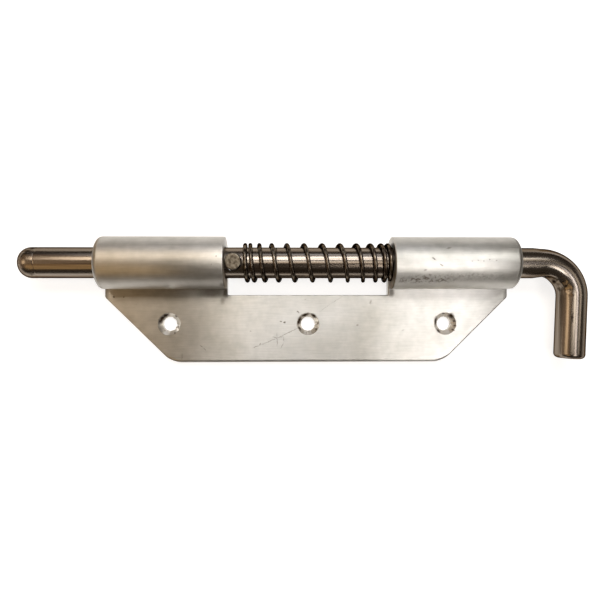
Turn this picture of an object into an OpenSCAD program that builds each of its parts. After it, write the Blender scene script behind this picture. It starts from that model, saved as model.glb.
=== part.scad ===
// Spring bolt latch: a bent round bolt that slides in the two rolled
// knuckles of a screwed-on steel leaf, thrown by a coil spring that
// pushes on a cross pin.
//
// The latch lies on its back. +X runs along the bolt towards the handle,
// +Y from the screws to the bolt, +Z out of the mounting surface. The
// origin is the middle screw hole at the back of the leaf.

/* [Leaf] */
// Length of the leaf, and over its two knuckles
leaf_l = 162; // [150:1:200]
// Thickness of the sheet that the leaf is cut and rolled from
sheet_t = 4; // [3:0.5:5]
// Length of each knuckle
knuckle_l = 48.7; // [35:0.1:52]
// From the bolt's axis down to the leaf's bottom edge
leaf_drop = 39.4; // [35:0.1:55]
// Plain strip between a knuckle and the window's lower edge
window_drop = 2.2; // [1:0.1:5]
// Plain side edge below a knuckle, above the clipped corner
side_drop = 3.1; // [3:0.1:8]
// Width cut away by each clipped corner
clip_w = 26.7; // [15:0.1:30]
// Radius in plan where a clipped corner meets the bottom edge
clip_r = 9; // [3:0.5:10]
// Rounding of the outer ends of the knuckles
knuckle_round = 1.8; // [0.5:0.1:2]
// Rounding of the sheet's other edges on the knuckles and their ears
edge_round = 0.4; // [0.2:0.1:0.8]

/* [Screw holes] */
// From the bolt's axis down to the line of screws
hole_drop = 24; // [22:0.5:30]
// Distance from one screw to the next
hole_pitch = 55.5; // [45:0.5:60]
// Diameter of a screw hole
hole_d = 5.6; // [4:0.1:6.5]
// Diameter of the countersink at the front of the leaf
sink_d = 9; // [7.5:0.1:11]
// Angle of the countersink
sink_angle = 90; // [82:1:100]

/* [Bolt] */
// Diameter of the bar
bolt_d = 12; // [11:0.1:13]
// How far the bolt stands out past the knuckle, which is also its travel
tip_reach = 30.5; // [20:0.1:32]
// Rounding of the tip, which leaves a small flat at its end
tip_round = 5; // [0.5:0.1:5.2]
// From the other knuckle to the middle of the handle
handle_reach = 23.8; // [20:0.1:40]
// Radius of the bend, at the middle of the bar
bend_r = 12.8; // [10:0.1:16]
// Angle that the bar is bent through
bend_angle = 92.76; // [85:0.01:100]
// From the bolt's axis down to the end of the handle
handle_drop = 37.6; // [30:0.1:60]
// Rounding of the handle's end
handle_round = 0.6; // [0.2:0.1:2]

/* [Stop pin] */
// Diameter of the cross pin
pin_d = 6.4; // [4:0.1:7]
// How far the pin stands out of the bar at each end
pin_proud = 1.9; // [1.8:0.1:3]
// Rounding of the pin's peened ends
pin_round = 0.8; // [0.2:0.1:1.2]

/* [Spring] */
// Diameter of the spring's wire
wire_d = 1.6; // [1.2:0.1:1.7]
// Turns from one end of the wire to the other
spring_turns = 11.6; // [9:0.1:11.8]
// Where the wire starts, as an angle round the bolt from its top
spring_start = -54; // [-180:1:180]
// Pitch of the end turns as a share of the middle turns'
end_pitch = 0.15; // [0.14:0.01:0.6]
// Place of the widest turns: 1 is the middle, more is nearer the handle
pitch_skew = 1.05; // [0.8:0.05:1.2]

/* [Fits] */
// Space between the bolt and a knuckle, on each side
bolt_clearance = 0.2; // [0.1:0.05:0.4]
// Space between the bolt and the spring, on each side
spring_clearance = 0.15; // [0.1:0.05:0.5]
// Space left between pieces that bear on each other
seat_gap = 0.1; // [0.05:0.05:0.3]
// Gap at the seam, between a rolled end and the front of the leaf
seam_gap = 0.15; // [0.1:0.05:0.5]
// Tightness of the pin in the bar, on each side
pin_press = 0.01; // [0:0.005:0.02]

/* [Hidden] */
$fn = 96;
eps = 1;

// Knuckles and the bolt's axis
bolt_r = bolt_d / 2;
bore_r = bolt_r + bolt_clearance;
knuckle_r = bore_r + sheet_t;
axis_y = hole_drop;
axis_z = knuckle_r;
curl_angle = 360 - acos((knuckle_r - sheet_t - seam_gap) / knuckle_r);

// Leaf outline
end_x = leaf_l / 2;
window_x = end_x - knuckle_l;
bottom_y = axis_y - leaf_drop;
window_y = axis_y - knuckle_r - window_drop;
clip_y = axis_y - knuckle_r - side_drop;
clip_x = end_x - clip_w;
clip_top_r = 1.5;

// Bolt
tip_x = -end_x - tip_reach;
handle_x = end_x + handle_reach;
// The bend starts where its far tangent comes out at the handle's axis
bend_x = handle_x - bend_r * tan(bend_angle / 2);
bend_y = axis_y - bend_r;
handle_lean = bend_angle - 90;
bend_spare = 5;
handle_l = (handle_drop - bend_r * (1 + sin(handle_lean))) / cos(handle_lean);

// Stop pin, held by the spring against the knuckle at the tip's end
pin_r = pin_d / 2;
pin_x = -window_x + seat_gap + pin_r;
pin_l = bolt_d + 2 * pin_proud;

// Spring, between the stop pin and the other knuckle
coil_r = bolt_r + spring_clearance + wire_d / 2;
spring_x0 = pin_x + pin_r + seat_gap + wire_d / 2;
spring_x1 = window_x - seat_gap - wire_d / 2;
rings_per_turn = 20;
wire_sides = 10;
rings = round(spring_turns * rings_per_turn);

// Directions and rounded corners of an outline

function unit(v) = v / norm(v);

function toward(p, i, step) = unit(p[(i + step + len(p)) % len(p)] - p[i]);

function half_angle(p, i) = acos(toward(p, i, -1) * toward(p, i, 1)) / 2;

function cut_corner(p, r, i) =
    r[i] == 0 ? [p[i]] : [
        p[i] + toward(p, i, -1) * r[i] / tan(half_angle(p, i)),
        p[i] + toward(p, i, 1) * r[i] / tan(half_angle(p, i))
    ];

function corner_centre(p, r, i) =
    p[i] + unit(toward(p, i, -1) + toward(p, i, 1)) * r[i] / sin(half_angle(p, i));

// A convex outline whose corners i have the radii r[i], 0 for a sharp one
module rounded_outline(p, r) {
    polygon([for (i = [0:len(p) - 1]) each cut_corner(p, r, i)]);
    for (i = [0:len(p) - 1])
        if (r[i] > 0)
            translate(corner_centre(p, r, i)) circle(r[i]);
}

// Leaf

// The plate below the ears: clipped at both bottom corners
module leaf_plate() {
    outline = [
        [-end_x, window_y], [-end_x, clip_y], [-clip_x, bottom_y],
        [clip_x, bottom_y], [end_x, clip_y], [end_x, window_y]
    ];
    linear_extrude(sheet_t)
        rounded_outline(outline, [0, clip_top_r, clip_r, clip_r, clip_top_r, 0]);
}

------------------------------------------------

Reproduce each line of the material above precisely.

**COMPLETE OUTPUT:**
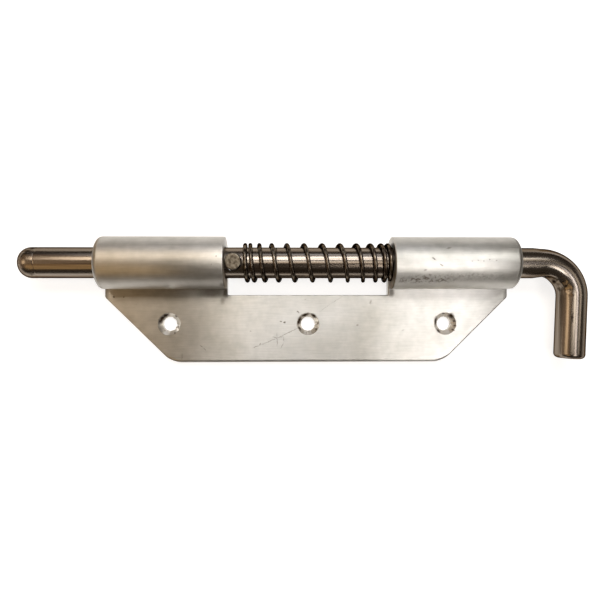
Turn this picture of an object into an OpenSCAD program that builds each of its parts. After it, write the Blender scene script behind this picture. It starts from that model, saved as model.glb.
=== part.scad ===
// Spring bolt latch: a bent round bolt that slides in the two rolled
// knuckles of a screwed-on steel leaf, thrown by a coil spring that
// pushes on a cross pin.
//
// The latch lies on its back. +X runs along the bolt towards the handle,
// +Y from the screws to the bolt, +Z out of the mounting surface. The
// origin is the middle screw hole at the back of the leaf.

/* [Leaf] */
// Length of the leaf, and over its two knuckles
leaf_l = 162; // [150:1:200]
// Thickness of the sheet that the leaf is cut and rolled from
sheet_t = 4; // [3:0.5:5]
// Length of each knuckle
knuckle_l = 48.7; // [35:0.1:52]
// From the bolt's axis down to the leaf's bottom edge
leaf_drop = 39.4; // [35:0.1:55]
// Plain strip between a knuckle and the window's lower edge
window_drop = 2.2; // [1:0.1:5]
// Plain side edge below a knuckle, above the clipped corner
side_drop = 3.1; // [3:0.1:8]
// Width cut away by each clipped corner
clip_w = 26.7; // [15:0.1:30]
// Radius in plan where a clipped corner meets the bottom edge
clip_r = 9; // [3:0.5:10]
// Rounding of the outer ends of the knuckles
knuckle_round = 1.8; // [0.5:0.1:2]
// Rounding of the sheet's other edges on the knuckles and their ears
edge_round = 0.4; // [0.2:0.1:0.8]

/* [Screw holes] */
// From the bolt's axis down to the line of screws
hole_drop = 24; // [22:0.5:30]
// Distance from one screw to the next
hole_pitch = 55.5; // [45:0.5:60]
// Diameter of a screw hole
hole_d = 5.6; // [4:0.1:6.5]
// Diameter of the countersink at the front of the leaf
sink_d = 9; // [7.5:0.1:11]
// Angle of the countersink
sink_angle = 90; // [82:1:100]

/* [Bolt] */
// Diameter of the bar
bolt_d = 12; // [11:0.1:13]
// How far the bolt stands out past the knuckle, which is also its travel
tip_reach = 30.5; // [20:0.1:32]
// Rounding of the tip, which leaves a small flat at its end
tip_round = 5; // [0.5:0.1:5.2]
// From the other knuckle to the middle of the handle
handle_reach = 23.8; // [20:0.1:40]
// Radius of the bend, at the middle of the bar
bend_r = 12.8; // [10:0.1:16]
// Angle that the bar is bent through
bend_angle = 92.76; // [85:0.01:100]
// From the bolt's axis down to the end of the handle
handle_drop = 37.6; // [30:0.1:60]
// Rounding of the handle's end
handle_round = 0.6; // [0.2:0.1:2]

/* [Stop pin] */
// Diameter of the cross pin
pin_d = 6.4; // [4:0.1:7]
// How far the pin stands out of the bar at each end
pin_proud = 1.9; // [1.8:0.1:3]
// Rounding of the pin's peened ends
pin_round = 0.8; // [0.2:0.1:1.2]

/* [Spring] */
// Diameter of the spring's wire
wire_d = 1.6; // [1.2:0.1:1.7]
// Turns from one end of the wire to the other
spring_turns = 11.6; // [9:0.1:11.8]
// Where the wire starts, as an angle round the bolt from its top
spring_start = -54; // [-180:1:180]
// Pitch of the end turns as a share of the middle turns'
end_pitch = 0.15; // [0.14:0.01:0.6]
// Place of the widest turns: 1 is the middle, more is nearer the handle
pitch_skew = 1.05; // [0.8:0.05:1.2]

/* [Fits] */
// Space between the bolt and a knuckle, on each side
bolt_clearance = 0.2; // [0.1:0.05:0.4]
// Space between the bolt and the spring, on each side
spring_clearance = 0.15; // [0.1:0.05:0.5]
// Space left between pieces that bear on each other
seat_gap = 0.1; // [0.05:0.05:0.3]
// Gap at the seam, between a rolled end and the front of the leaf
seam_gap = 0.15; // [0.1:0.05:0.5]
// Tightness of the pin in the bar, on each side
pin_press = 0.01; // [0:0.005:0.02]

/* [Hidden] */
$fn = 96;
eps = 1;

// Knuckles and the bolt's axis
bolt_r = bolt_d / 2;
bore_r = bolt_r + bolt_clearance;
knuckle_r = bore_r + sheet_t;
axis_y = hole_drop;
axis_z = knuckle_r;
curl_angle = 360 - acos((knuckle_r - sheet_t - seam_gap) / knuckle_r);

// Leaf outline
end_x = leaf_l / 2;
window_x = end_x - knuckle_l;
bottom_y = axis_y - leaf_drop;
window_y = axis_y - knuckle_r - window_drop;
clip_y = axis_y - knuckle_r - side_drop;
clip_x = end_x - clip_w;
clip_top_r = 1.5;

// Bolt
tip_x = -end_x - tip_reach;
handle_x = end_x + handle_reach;
// The bend starts where its far tangent comes out at the handle's axis
bend_x = handle_x - bend_r * tan(bend_angle / 2);
bend_y = axis_y - bend_r;
handle_lean = bend_angle - 90;
bend_spare = 5;
handle_l = (handle_drop - bend_r * (1 + sin(handle_lean))) / cos(handle_lean);

// Stop pin, held by the spring against the knuckle at the tip's end
pin_r = pin_d / 2;
pin_x = -window_x + seat_gap + pin_r;
pin_l = bolt_d + 2 * pin_proud;

// Spring, between the stop pin and the other knuckle
coil_r = bolt_r + spring_clearance + wire_d / 2;
spring_x0 = pin_x + pin_r + seat_gap + wire_d / 2;
spring_x1 = window_x - seat_gap - wire_d / 2;
rings_per_turn = 20;
wire_sides = 10;
rings = round(spring_turns * rings_per_turn);

// Directions and rounded corners of an outline

function unit(v) = v / norm(v);

function toward(p, i, step) = unit(p[(i + step + len(p)) % len(p)] - p[i]);

function half_angle(p, i) = acos(toward(p, i, -1) * toward(p, i, 1)) / 2;

function cut_corner(p, r, i) =
    r[i] == 0 ? [p[i]] : [
        p[i] + toward(p, i, -1) * r[i] / tan(half_angle(p, i)),
        p[i] + toward(p, i, 1) * r[i] / tan(half_angle(p, i))
    ];

function corner_centre(p, r, i) =
    p[i] + unit(toward(p, i, -1) + toward(p, i, 1)) * r[i] / sin(half_angle(p, i));

// A convex outline whose corners i have the radii r[i], 0 for a sharp one
module rounded_outline(p, r) {
    polygon([for (i = [0:len(p) - 1]) each cut_corner(p, r, i)]);
    for (i = [0:len(p) - 1])
        if (r[i] > 0)
            translate(corner_centre(p, r, i)) circle(r[i]);
}

// Leaf

// The plate below the ears: clipped at both bottom corners
module leaf_plate() {
    outline = [
        [-end_x, window_y], [-end_x, clip_y], [-clip_x, bottom_y],
        [clip_x, bottom_y], [end_x, clip_y], [end_x, window_y]
    ];
    linear_extrude(sheet_t)
        rounded_outline(outline, [0, clip_top_r, clip_r, clip_r, clip_top_r, 0]);
}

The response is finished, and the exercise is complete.